**TASK GOAL**
Repeat the line that contains "piece = block()", the line that contains "imported = [obj", and all lines between them, exactly and with no other lines.

****************************************

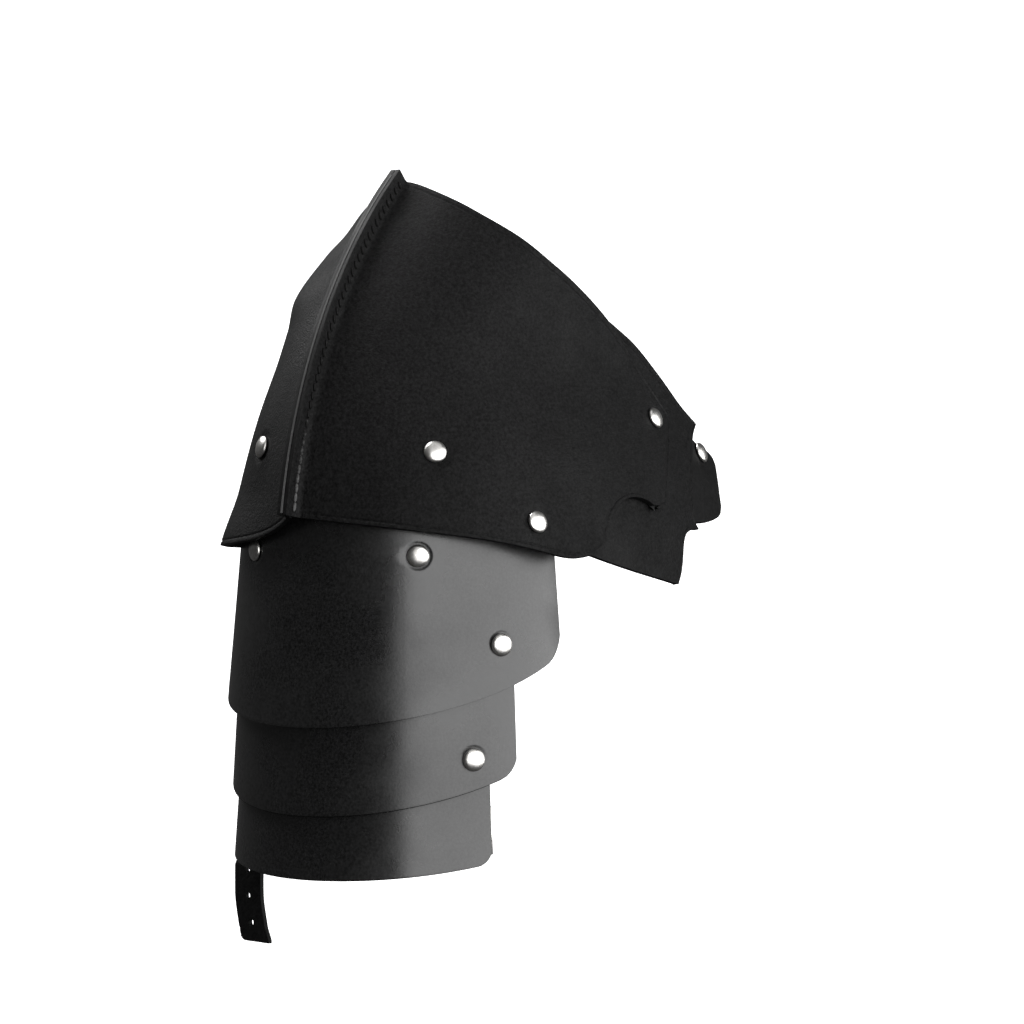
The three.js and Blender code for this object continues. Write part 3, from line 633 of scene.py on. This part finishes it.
def makePanel(name, side):
    rivets = [rivet for rivet in capRivets if rivet["side"] == side]
    shares = panelShares(side)
    finTurns = panelGrid["finColumns"]
    foldTurns = panelGrid["foldColumns"]
    finY = -side * (cap["halfGap"] + cap["leather"])
    lowW = panelEnd(side, 1)[0]
    lowCorners = [(s * lowW, panelZ(side, 1, s)) for s in steps(0, 1, panelGrid["columns"])]
    outline = makeOutline([tuple(panelEnd(side, share)) for share in shares] + lowCorners[::-1])

    def pointAt(column, row):
        share = shares[row]
        endW, endZ = panelEnd(side, share)
        seamZ = blendTo(cap["topZ"], cap["bottomZ"], share)
        reach = min(cap["foldReach"], endW / 2)

        def onFin(out):
            point = ridgePoint(seamZ, out)
            return Vector((point.x, finY, point.z))

        def onPanel(s):
            w = s * endW
            z = panelZ(side, share, s)
            point = capFace(side, w, z)
            pressed = creased(outline, w, z) * smooth(w / cap["creaseFadeIn"])
            lift = wave(point, cap["waveLength"], cap["waveHeight"]) * smooth(w / cap["waveFadeIn"])
            lift -= pressedIn(point, rivets, rivetMake["capReach"]) + pressed
            return point + capNormal(side, w, z) * lift

        if column < finTurns:
            return onFin(blendTo(cap["finHeight"], cap["foldReach"], column / finTurns))
        firstShare = reach / endW
        if column <= finTurns + foldTurns:
            u = (column - finTurns) / foldTurns
            start, bend, end = onFin(cap["foldReach"]), onFin(0), onPanel(firstShare)
            return start * (1 - u) ** 2 + bend * 2 * u * (1 - u) + end * u**2
        last = lastShares(max(endW, crease["shortestRow"]))
        k = column - finTurns - foldTurns
        if k > panelGrid["columns"]:
            return onPanel(last[k - panelGrid["columns"] - 1])
        return onPanel(blendTo(firstShare, beforeLast(last), k / panelGrid["columns"]))

    columns = finTurns + foldTurns + panelGrid["columns"] + creaseSteps
    piece = gridPiece(name, columns, len(shares) - 1, pointAt)
    faceOutward(piece, Vector((-0.5, -side, 0.3)))
    thicken(piece, cap["leather"], capLeather, cap["edgeRound"])
    return piece


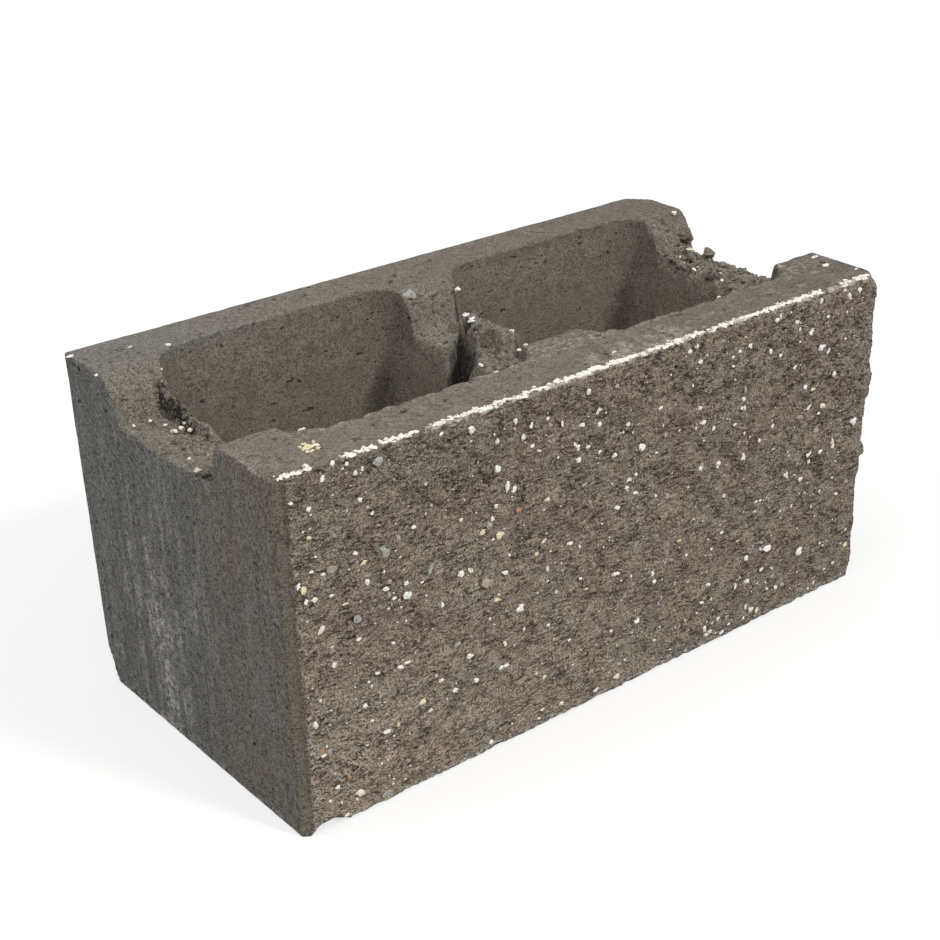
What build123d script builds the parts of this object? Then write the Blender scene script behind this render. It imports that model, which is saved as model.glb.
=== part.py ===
from build123d import *
from math import cos, exp, pi, sin, sqrt
import os

# Split face concrete block, 8 x 8 x 16 inch nominal: one dry-cast piece with two
# cores, webs that dip for a bar, and one face split off as rough rock.
# Frame: X along the length, the split face looks towards -Y, Z up.
# The origin is the middle of the bottom bed. Millimetres and degrees.

# Outside of the block. The width runs to the mould line of the split face.
length = 396.9
width = 193.7
height = 193.7

# Shells and webs in the plane of the top bed, where they are thinnest
front_shell = 34.0
back_shell = 27.0
end_web = 30.0
centre_web = 34.0
core_radius = 22.0
core_draft = 1.0

# Dip over the webs, in section: a rounded lip, a leaning back wall, a flat floor
dip_depth = 24.0
dip_back = 50.0
dip_front = 47.5
dip_lip_run = 8.5
dip_lip_drop = 8.0
dip_lip_radius = 9.0
dip_back_lean = 3.5
dip_heel_radius = 7.0
dip_front_lean = 5.0
dip_toe_radius = 4.0

# Stump of concrete left standing in the dip, on the right side of the centre web
stump_height = 9.0
stump_length = 46.0
stump_width = 15.0
stump_from_middle = 16.0
stump_draft = 28.0

# Crust left standing along the core side of the left web
crust_height = 8.0
crust_length = 50.0
crust_width = 6.5
crust_from_middle = 25.0
crust_draft = 22.0

# Bite broken out of the side of the centre web
bite_depth = 15.0
bite_length = 27.0
bite_height = 18.0
bite_from_middle = 7.0
bite_draft = 24.0

# Split face: how far the rock stands out, and the pitch of its rolls, lumps and knobs
rock_crown = 1.6
rock_roll = 1.3
rock_lump = 0.9
rock_knob = 0.8
rock_roll_pitch = 121.0
rock_lump_pitch = 47.0
rock_knob_pitch = 23.0
rock_margin = 12.0
rock_facet = 7.6

# Smooth bevel at one end of the split face, where the splitting groove was cast
groove_along = 5.6
groove_back = 3.4

# Shell-shaped flake broken off the bottom front edge near the groove
flake_length = 25.0
flake_depth = 4.5
flake_from_end = 15.0

# Broken corners: behind the left end at the bottom, behind the right end at the top
low_chip_up = 22.0
low_chip_back = 9.0
low_chip_along = 14.0
top_chip_along = 12.0
top_chip_back = 13.0
top_chip_down = 27.0
edge_wear = 1.2

# How far a cutter runs past the face that it cuts
clear = 5.0

half_length = length / 2
front = -width / 2
back = width / 2
core_length = (length - 2 * end_web - centre_web) / 2
core_width = width - front_shell - back_shell
core_x = (centre_web + core_length) / 2
core_y = (front_shell - back_shell) / 2
dip_floor = height - dip_depth


def rock(x, z):
    """How far the rock stands out at a place on the split face.

    A crown, long rolls, short slanting lumps and small knobs, which all die away evenly
    at the two beds.
    """
    roll = cos(2 * pi * x / rock_roll_pitch + 1.4 * sin(2 * pi * z / rock_roll_pitch + 0.6))
    lump = sin(2 * pi * (x + 0.4 * z) / rock_lump_pitch) * cos(2 * pi * (z - 0.3 * x) / rock_lump_pitch)
    knob = sin(2 * pi * (x + 5 * roll) / rock_knob_pitch)
    knob = knob * sin(2 * pi * (z + 0.35 * x + 4 * lump) / rock_knob_pitch)
    from_bed = z * (height - z) / height
    stands = rock_crown + rock_roll * roll + rock_lump * lump + rock_knob * knob
    return stands * (1 - exp(-from_bed / rock_margin))


def split_block():
    """The block as the splitter leaves it: plain mould faces round one broken face.

    The broken face is a grid of triangular facets. Its first column is the groove's
    smooth bevel, and its rim is shared with the two beds and the two ends.
    """
    across = round((length - groove_along) / rock_facet)
    up = round(height / rock_facet)
    heights = [j * height / up for j in range(up + 1)]
    grid = [[Vector(-half_length, front + groove_back, z) for z in heights]]
    for i in range(across + 1):
        x = groove_along - half_length + i * (length - groove_along) / across
        grid.append([Vector(x, front - rock(x, z), z) for z in heights])
    faces = []
    for left, right in zip(grid, grid[1:]):
        for j in range(up):
            faces.append(Face(Wire.make_polygon([left[j], right[j], right[j + 1]])))
            faces.append(Face(Wire.make_polygon([left[j], right[j + 1], left[j + 1]])))
    rear = [Vector(x, back, z) for x in (-half_length, half_length) for z in (0, height)]
    faces.append(Face(Wire.make_polygon([rear[0], rear[1], rear[3], rear[2]])))
    faces.append(Face(Wire.make_polygon([column[0] for column in grid] + [rear[2], rear[0]])))
    faces.append(Face(Wire.make_polygon([column[-1] for column in grid] + [rear[3], rear[1]])))
    faces.append(Face(Wire.make_polygon(grid[0] + [rear[1], rear[0]])))
    faces.append(Face(Wire.make_polygon(grid[-1] + [rear[3], rear[2]])))
    block = Solid(Shell(faces))
    rear_edges = [e for e in block.edges().filter_by(Axis.Z) if abs(e.center().Y - back) < edge_wear]
    return chamfer(rear_edges, edge_wear)


def core(side):
    """One core: a rounded rectangle at the top bed that narrows evenly on its way down."""
    mouth = RectangleRounded(core_length, core_width, core_radius)
    down = extrude(mouth, amount=-height - clear, taper=core_draft)
    return Pos(side * core_x, core_y, height) * (down + extrude(mouth, amount=clear))


def dip():
    """What the dip takes off all three webs, as one section carried along X.

    The section goes down a rounded lip and back wall, across the floor and up a steep
    front wall.
    """
    lip = (dip_back + dip_lip_run, height)
    shoulder = (dip_back, height - dip_lip_drop)
    heel = (dip_back - dip_back_lean, dip_floor)
    toe = (dip_front_lean - dip_front, dip_floor)
    front_top = (-dip_front, height)
    over = [(-dip_front, height + clear), (dip_back + dip_lip_run, height + clear)]
    section = make_face(Polyline(lip, shoulder, heel, toe, front_top, *over, close=True))
    for corner, radius in ((shoulder, dip_lip_radius), (heel, dip_heel_radius), (toe, dip_toe_radius)):
        section = fillet(section.vertices().sort_by_distance((*corner, 0))[0], radius)
    return extrude(Plane.YZ * section, amount=half_length + clear, both=True)


def mound(web_side, from_middle, width, length, rise, draft):
    """What was left standing in the dip beside a core: a patch on the floor with leaning sides.

    The patch is twice as wide as what stays, because the core takes off its other half.
    """
    patch = RectangleRounded(2 * width, length, width / 2)
    return Pos(web_side, from_middle, dip_floor) * extrude(patch, amount=rise, taper=draft)


def flake():
    """What the flake takes off: a ball that cuts the edge to the flake's length and depth."""
    radius = (flake_length**2 / 4 + flake_depth**2) / (2 * flake_depth)
    outside = (radius - flake_depth) / sqrt(2)
    return Pos(flake_from_end - half_length, front - outside, -outside) * Sphere(radius)


def bite():
    """The broken notch in the left side of the centre web, narrower towards its foot."""
    side = -centre_web / 2
    outline = Polyline(
        (side - clear, bite_from_middle - bite_length / 2 - clear),
        (side + bite_depth, bite_from_middle - bite_length / 5),
        (side + bite_depth * 0.7, bite_from_middle + bite_length / 4),
        (side - clear, bite_from_middle + bite_length / 2 + clear),
        close=True,
    )
    notch = extrude(make_face(outline), amount=-bite_height, taper=bite_draft)
    return Pos(0, 0, dip_floor) * (notch + extrude(make_face(outline), amount=clear))


def break_corner(block, corner, along, back_leg, up):
    """Take a corner off by the plane through three points, one on each edge there."""
    on_x = corner + Vector(along, 0, 0)
    on_y = corner + Vector(0, back_leg, 0)
    on_z = corner + Vector(0, 0, up)
    normal = (on_y - on_x).cross(on_z - on_x)
    inward = normal if normal.dot(Vector(0, core_y, height / 2) - on_x) > 0 else -normal
    return split(block, bisect_by=Plane(origin=on_x, z_dir=inward), keep=Keep.TOP)


def block():
    """The finished block, in the order in which it is cast, split and knocked about."""
    stump = mound(centre_web / 2, stump_from_middle, stump_width, stump_length, stump_height, stump_draft)
    left_web_side = end_web - half_length
    crust = mound(left_web_side, crust_from_middle, crust_width, crust_length, crust_height, crust_draft)
    piece = split_block() - dip() + stump + crust
    piece = piece - [core(-1), core(1), bite(), flake()]
    low_corner = Vector(-half_length, back, 0)
    piece = break_corner(piece, low_corner, low_chip_along, -low_chip_back, low_chip_up)
    top_corner = Vector(half_length, back, height)
    return break_corner(piece, top_corner, -top_chip_along, -top_chip_back, -top_chip_down)


piece = block()
os.makedirs("parts", exist_ok=True)
export_step(piece, "parts/split_face_block.step")
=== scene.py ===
import math
import bmesh
import bpy
import numpy as np
from mathutils import Matrix, Vector


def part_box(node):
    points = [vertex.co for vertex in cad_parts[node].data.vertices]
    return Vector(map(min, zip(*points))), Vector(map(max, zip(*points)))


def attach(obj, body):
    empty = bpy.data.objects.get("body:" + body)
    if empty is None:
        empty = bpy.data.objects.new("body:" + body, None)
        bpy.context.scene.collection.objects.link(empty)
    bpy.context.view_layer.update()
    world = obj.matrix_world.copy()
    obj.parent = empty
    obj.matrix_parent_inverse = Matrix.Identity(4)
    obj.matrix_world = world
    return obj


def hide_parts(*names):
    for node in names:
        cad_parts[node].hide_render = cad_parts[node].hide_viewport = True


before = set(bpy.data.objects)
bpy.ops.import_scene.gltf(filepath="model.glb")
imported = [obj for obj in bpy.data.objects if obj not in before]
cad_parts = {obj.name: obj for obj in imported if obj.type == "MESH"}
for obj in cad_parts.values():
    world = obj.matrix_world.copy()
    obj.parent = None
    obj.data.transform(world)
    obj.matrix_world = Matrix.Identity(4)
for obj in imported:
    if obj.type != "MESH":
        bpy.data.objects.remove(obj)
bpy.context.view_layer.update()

# The view. The camera stands in front of the block's left end, above it, and looks down on its top.
# The optical centre lies low and to the right of the picture's middle, so the camera is shifted.
picture_side = 940
optical_centre = (520, 580)
focal_pixels = 1708.1
camera_place = np.array([-536.1, -667.5, 519.2])
camera_turn = math.radians(-39.706)
camera_rise = math.radians(29.798)
camera_roll = math.radians(-0.560)
sensor = 36.0


def camera_axes(turn, rise, roll):
    """The camera's right, up and back directions: back points away from the target, right lies level,
    and both side directions turn about back by the roll."""
    back = np.array([math.sin(turn) * math.cos(rise), -math.cos(turn) * math.cos(rise), math.sin(rise)])
    level = np.cross([0.0, 0.0, 1.0], back)
    level /= np.linalg.norm(level)
    upright = np.cross(back, level)
    right = math.cos(roll) * level + math.sin(roll) * upright
    up = math.cos(roll) * upright - math.sin(roll) * level
    return np.stack([right, up, back])


axes = camera_axes(camera_turn, camera_rise, camera_roll)


def sight(columns, rows, axis, level):
    """Where the sight lines of picture points reach a level on one axis, in millimetres, and how far
    that is from the camera along its view."""
    across = (np.asarray(columns) - optical_centre[0]) / focal_pixels
    down = (np.asarray(rows) - optical_centre[1]) / focal_pixels
    lines = across[..., None] * axes[0] - down[..., None] * axes[1] - axes[2]
    reach = (level - camera_place[axis]) / lines[..., axis]
    return camera_place + reach[..., None] * lines, reach


def span(points, reach, axis):
    """How long something along an axis is that covers so many picture points at that distance."""
    return points * reach / focal_pixels / np.linalg.norm(axes[:2] @ axis)


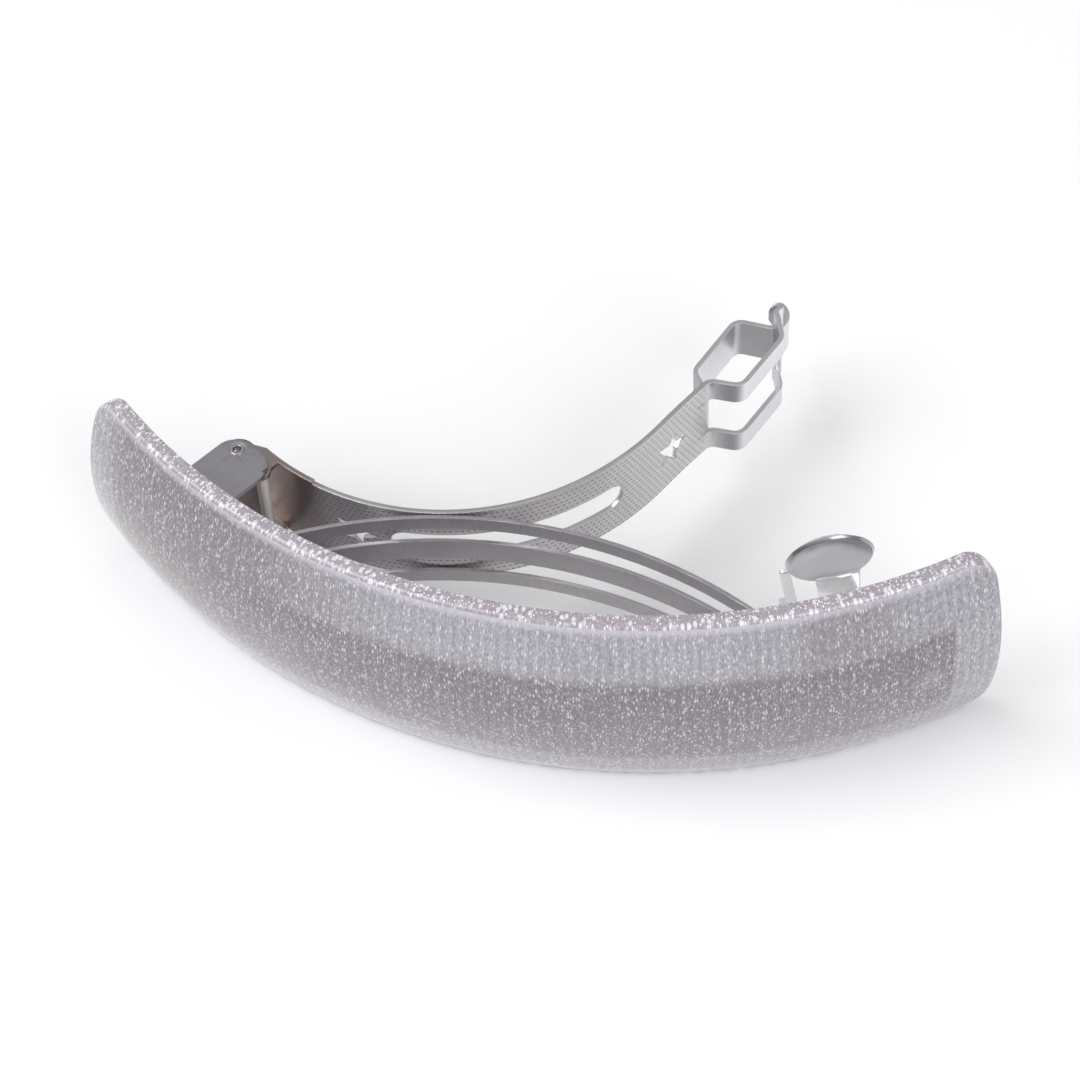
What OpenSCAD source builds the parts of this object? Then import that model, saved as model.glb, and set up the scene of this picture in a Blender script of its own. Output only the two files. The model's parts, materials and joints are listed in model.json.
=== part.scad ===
// French barrette (automatic hair slide): a curved acetate bar with a glitter fabric inlay,
// and a spring-steel clasp on its inner face.
// Frame: X runs along the bar from the hinge end to the catch end, +Y points from the bar
// towards the hair, and Z is the width. The barrette stands on its lower long edge.

/* [Bar] */
// Length of the bar along the bend, on its outer crown
bar_len = 100; // [96:1:104]
// Width of the bar
bar_w = 25; // [24:0.5:27]
// Radius of the bend along the length, on the outer crown
bend_r = 67.5; // [66:0.5:69]
// Radius of the crown across the width
crown_r = 28; // [26:1:34]
// Thickness of the clear face sheet
face_t = 0.6; // [0.4:0.1:0.7]
// Thickness of the fabric inlay
fabric_t = 0.2; // [0.1:0.05:0.3]
// Thickness of the clear back sheet
back_t = 0.6; // [0.4:0.1:0.7]
// Radius of the bar's four corners
corner_r = 3; // [1:0.5:5]

/* [Base strip] */
// Where the strip starts, measured along the bend from the middle
strip_from = -46.5; // [-47:0.5:-44]
// Where the strip ends
strip_to = 44.8; // [44:0.1:47]
// Width of the strip
strip_w = 12.4; // [12:0.1:13]
// Thickness of the strip
strip_t = 0.55; // [0.4:0.05:0.6]
// Height of the hinge axis above the crown of the bar
pivot_d = 11.4; // [11:0.1:12]
// Length of a hinge ear along the strip
ear_len = 6; // [5.5:0.1:6.5]
// Thickness of a hinge ear
ear_t = 0.55; // [0.4:0.05:0.6]

/* [Hinge studs] */
// Radius of a stud
pin_r = 0.72; // [0.6:0.02:0.8]
// Radius of the blind bore in a stud
pin_bore_r = 0.42; // [0.3:0.02:0.5]
// Radial running clearance of the arm on the studs
pin_play = 0.06; // [0.02:0.01:0.1]

/* [Clamp arm] */
// Thickness of the arm
arm_t = 0.5; // [0.4:0.05:0.6]
// Width of the arm
arm_w = 10.4; // [10:0.1:10.6]
// Length of the arm's tightly curved part
arm_arc_len = 32; // [31:0.5:33]
// Angle that the tightly curved part turns through
arm_arc_turn = 73; // [71:0.5:75]
// Length of the gently curved part that follows it
arm_ease_len = 12; // [11:0.5:13]
// Angle that the gently curved part turns through
arm_ease_turn = 24; // [22:0.5:26]
// Length of the arm's straight part, up to the split tip
arm_straight_len = 7.4; // [7:0.1:8]
// Width of the long slot
slot_w = 3.3; // [2.5:0.1:4]
// Point radius of a star cut-out
star_r = 2.4; // [1.5:0.1:2.6]
// Width of the tongue between the two rails of the tip
tongue_w = 4.9; // [4:0.1:5]
// Length of the open cage at the tip
cage_len = 11.1; // [10.5:0.1:11.5]
// Distance of the rails and of the tongue from the middle of the cage
cage_rise = 3.1; // [2.6:0.1:3.3]
// Length of the finger tab
tab_len = 4.4; // [4:0.2:6]
// Width of the finger tab
tab_w = 4.2; // [3.4:0.1:4.6]

/* [Bow spring] */
// Radius of the bow
bow_r = 48; // [47:0.5:49]
// Height of the bow's crest above the crown of the bar
bow_crest_d = 18.7; // [18:0.1:18.8]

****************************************

**RESPONSE**
piece = block()
os.makedirs("parts", exist_ok=True)
export_step(piece, "parts/split_face_block.step")
=== scene.py ===
import math
import bmesh
import bpy
import numpy as np
from mathutils import Matrix, Vector


def part_box(node):
    points = [vertex.co for vertex in cad_parts[node].data.vertices]
    return Vector(map(min, zip(*points))), Vector(map(max, zip(*points)))


def attach(obj, body):
    empty = bpy.data.objects.get("body:" + body)
    if empty is None:
        empty = bpy.data.objects.new("body:" + body, None)
        bpy.context.scene.collection.objects.link(empty)
    bpy.context.view_layer.update()
    world = obj.matrix_world.copy()
    obj.parent = empty
    obj.matrix_parent_inverse = Matrix.Identity(4)
    obj.matrix_world = world
    return obj


def hide_parts(*names):
    for node in names:
        cad_parts[node].hide_render = cad_parts[node].hide_viewport = True


before = set(bpy.data.objects)
bpy.ops.import_scene.gltf(filepath="model.glb")
imported = [obj for obj in bpy.data.objects if obj not in before]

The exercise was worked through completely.